/---

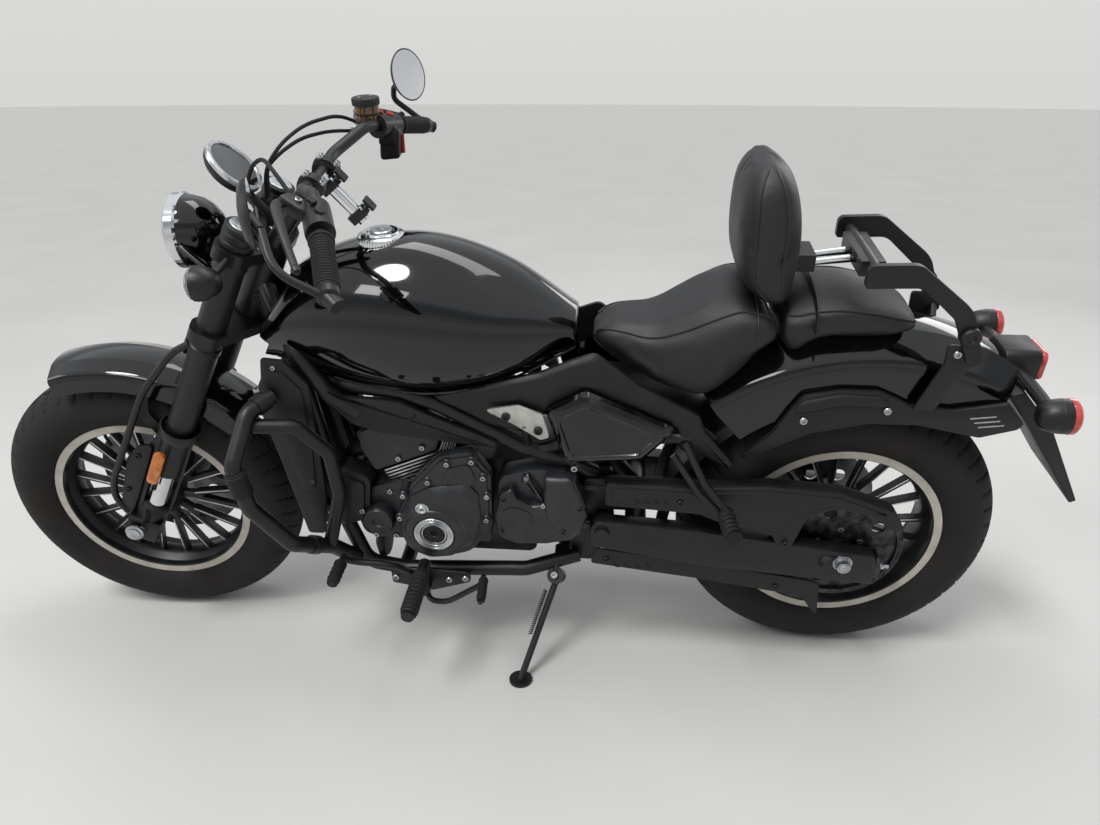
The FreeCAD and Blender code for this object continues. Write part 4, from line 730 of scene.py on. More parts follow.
def fuelCap():
    centre, up = Vector(tankSizes["cap"]), (0, 0, 1)
    x, z = centre.x, centre.z
    rings = []
    for radius, height in ((39, 0.5), (43.5, 2), (43.5, 12), (42, 15), (36, 17.5)):
        ring = []
        for k in range(144):
            a = 2 * math.pi * k / 144
            knurl = 1.4 if height in (2, 12) and k % 3 == 0 else 0
            ring.append(centre + Vector(((radius - knurl) * math.cos(a), (radius - knurl) * math.sin(a), height)))
        rings.append(ring)
    inner = lathe([(33, 14), (33, 19), (31, 20.5), (25, 20.5), (24, 18)], centre, up, 64, loop=True)
    piece("capRing", [shell(rings), inner], "frame", "chrome", smooth=30, hides=["fuel_cap"])
    lock = lathe([(0, 16), (20, 16), (20, 22), (18, 23.5), (9, 23.5), (8.5, 21), (0, 21)], centre, up)
    piece("capLock", [lock], "frame", "machined", smooth=30)
    gap = lathe([(24, 15), (33, 15), (33, 17.8), (24, 17.8)], centre, up, 64, loop=True)
    piece("capGap", [gap], "frame", "rubber")
    slot = plate(oblong((x - 5, -1.2), (x + 5, 1.2)), z + 21, z + 21.4, 0.2, "top")
    piece("keySlot", [slot], "frame", "rubber")


fuelTank()
fuelCap()
print("tank ready")


# Padded pieces: a rounded form, swollen as cloth, with piping laid on it after. Rows: x, underside, top, half width,
# and for the back pad z, rear, front, half width.

padding = dict(voxel=0.005, frames=20, pressure=4.0, cap=0.007, ringSteps=48, piping=2.6, seam=1.8, padSeam=1.9)
riderSeat = dict(rows=[(188, 792, 834, 112), (214, 764, 856, 126), (252, 712, 868, 128), (300, 668, 852, 128),
                       (350, 676, 824, 120), (400, 694, 800, 103), (450, 716, 798, 80), (486, 738, 792, 60),
                       (505, 752, 776, 42)], corner=3.4, dish=9)
pillionSeat = dict(rows=[(174, 776, 844, 96), (150, 756, 850, 103), (110, 782, 856, 107), (60, 792, 856, 108),
                         (10, 796, 848, 104), (-30, 798, 834, 92), (-54, 802, 822, 74)], corner=3.0, dish=-3)
backPad = dict(rows=[(856, 178, 206, 88), (870, 168, 232, 104), (900, 165, 258, 113), (940, 164, 268, 116),
                     (1000, 167, 269, 115), (1045, 178, 266, 108), (1072, 195, 254, 92), (1086, 212, 238, 70)],
               corner=3.2)


def rounder(u, power):
    return math.copysign(abs(u) ** (2 / power), u)


def ringTurns():
    return [2 * math.pi * k / padding["ringSteps"] for k in range(padding["ringSteps"])]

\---

■ **What the exercise asks**
Set every line of the listing down word for word.

■ **Answer to the problem**
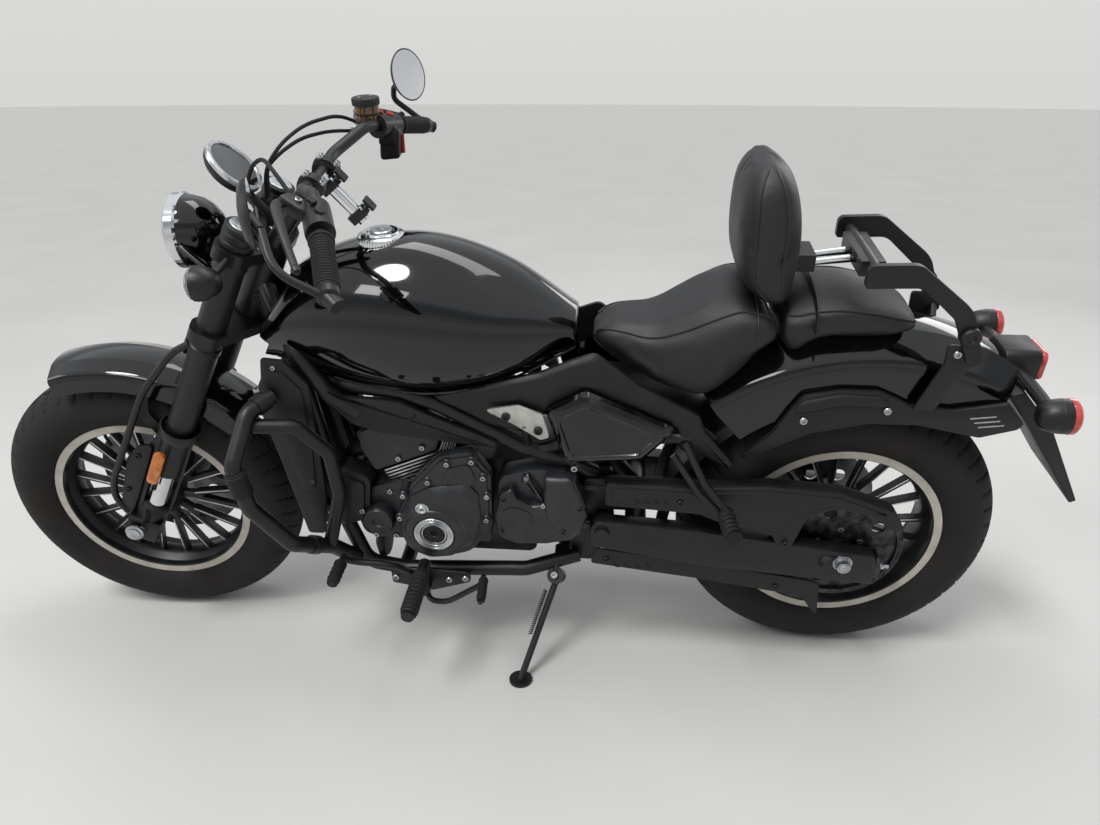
The FreeCAD and Blender code for this object continues. Write part 4, from line 730 of scene.py on. More parts follow.
def fuelCap():
    centre, up = Vector(tankSizes["cap"]), (0, 0, 1)
    x, z = centre.x, centre.z
    rings = []
    for radius, height in ((39, 0.5), (43.5, 2), (43.5, 12), (42, 15), (36, 17.5)):
        ring = []
        for k in range(144):
            a = 2 * math.pi * k / 144
            knurl = 1.4 if height in (2, 12) and k % 3 == 0 else 0
            ring.append(centre + Vector(((radius - knurl) * math.cos(a), (radius - knurl) * math.sin(a), height)))
        rings.append(ring)
    inner = lathe([(33, 14), (33, 19), (31, 20.5), (25, 20.5), (24, 18)], centre, up, 64, loop=True)
    piece("capRing", [shell(rings), inner], "frame", "chrome", smooth=30, hides=["fuel_cap"])
    lock = lathe([(0, 16), (20, 16), (20, 22), (18, 23.5), (9, 23.5), (8.5, 21), (0, 21)], centre, up)
    piece("capLock", [lock], "frame", "machined", smooth=30)
    gap = lathe([(24, 15), (33, 15), (33, 17.8), (24, 17.8)], centre, up, 64, loop=True)
    piece("capGap", [gap], "frame", "rubber")
    slot = plate(oblong((x - 5, -1.2), (x + 5, 1.2)), z + 21, z + 21.4, 0.2, "top")
    piece("keySlot", [slot], "frame", "rubber")


fuelTank()
fuelCap()
print("tank ready")


# Padded pieces: a rounded form, swollen as cloth, with piping laid on it after. Rows: x, underside, top, half width,
# and for the back pad z, rear, front, half width.

padding = dict(voxel=0.005, frames=20, pressure=4.0, cap=0.007, ringSteps=48, piping=2.6, seam=1.8, padSeam=1.9)
riderSeat = dict(rows=[(188, 792, 834, 112), (214, 764, 856, 126), (252, 712, 868, 128), (300, 668, 852, 128),
                       (350, 676, 824, 120), (400, 694, 800, 103), (450, 716, 798, 80), (486, 738, 792, 60),
                       (505, 752, 776, 42)], corner=3.4, dish=9)
pillionSeat = dict(rows=[(174, 776, 844, 96), (150, 756, 850, 103), (110, 782, 856, 107), (60, 792, 856, 108),
                         (10, 796, 848, 104), (-30, 798, 834, 92), (-54, 802, 822, 74)], corner=3.0, dish=-3)
backPad = dict(rows=[(856, 178, 206, 88), (870, 168, 232, 104), (900, 165, 258, 113), (940, 164, 268, 116),
                     (1000, 167, 269, 115), (1045, 178, 266, 108), (1072, 195, 254, 92), (1086, 212, 238, 70)],
               corner=3.2)


def rounder(u, power):
    return math.copysign(abs(u) ** (2 / power), u)


def ringTurns():
    return [2 * math.pi * k / padding["ringSteps"] for k in range(padding["ringSteps"])]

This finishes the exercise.